Pascal Plisson et les enfants du film, pour la première fois à Paris

Quel est votre prochain Grand Jour ?

Tom  : Bonne question (rires). Je pense que mon prochain grand jour, c’est le jour où j’obtiendrai mon diplôme de protection de l’environnement en Tanzanie. 

Nidhi: La première fois où je deviendrai professeur de mathématiques dans un grand institut de technologie.

Albert : J’ai obtenu ma première médaille dans les jeux nationaux à Cuba en juin dernier.

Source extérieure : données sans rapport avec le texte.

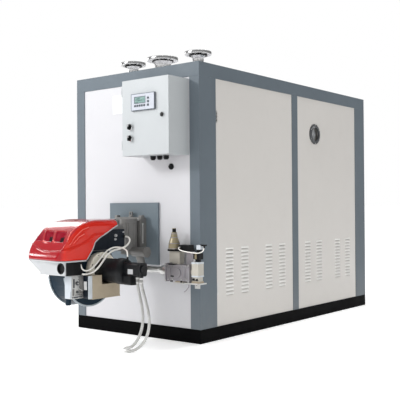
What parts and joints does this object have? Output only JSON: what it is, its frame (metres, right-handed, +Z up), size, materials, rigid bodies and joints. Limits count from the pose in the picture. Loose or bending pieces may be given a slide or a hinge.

Pascal Plisson : Il va changer d’académie, en intégrer une meilleure. Cela fait un an qu’il est là-bas et maintenant, vu les résultats qu’il a en boxe... C’est un gamin qui risque d’aller assez loin, donc il rentre dans une autre académie où c’est encore plus dur. Plus il va grandir, plus la sélection sera dure. C’est pyramidale… Là, il va être avec des champions importants. Il a une belle carrière devant lui s’il va jusqu’au bout, il peut nous surprendre. Il a du talent. Il va commencer à voyager, faire des concours au Panama, aux Etats-Unis. Il est déjà dans l’équipe nationale et il n'a que 13 ans…

Comment on fait quand on a un rêve difficile à atteindre... pour garder toujours le sourire ?

Tom  : Si vous est engagés, sérieux, que vous faites tout comme il faut, on a le temps de tout, même de sourire (rires).

Pascal, votre précédent documentaire "Sur le chemin de l'école" avait connu un succès phénoménal. Est-ce que vous pensez pouvoir réitérer cet exploit ?

Pascal Plisson : Le chemin de l’école, c’est un phénomène qui se passe une fois, c’est unique. J’en fais un tiers avec le Grand jour, je serai ravi. Peut-être que les gens qui ont aimé le chemin de l’école iront voir celui-là parce qu’on est dans la même veine. Il s’adresse à un public peut-être un petit plus âgé.

Est-ce que pour vous, c'est important qu'il soit montré dans les écoles ?

Pascal Plisson : Il y a déjà beaucoup de scolaire qui sont en demande, oui. Le mercredi de la sortie, il y a 300 élèves, toute une école, qui va voir le film en salles. Le scolaire c’est très important pour nous.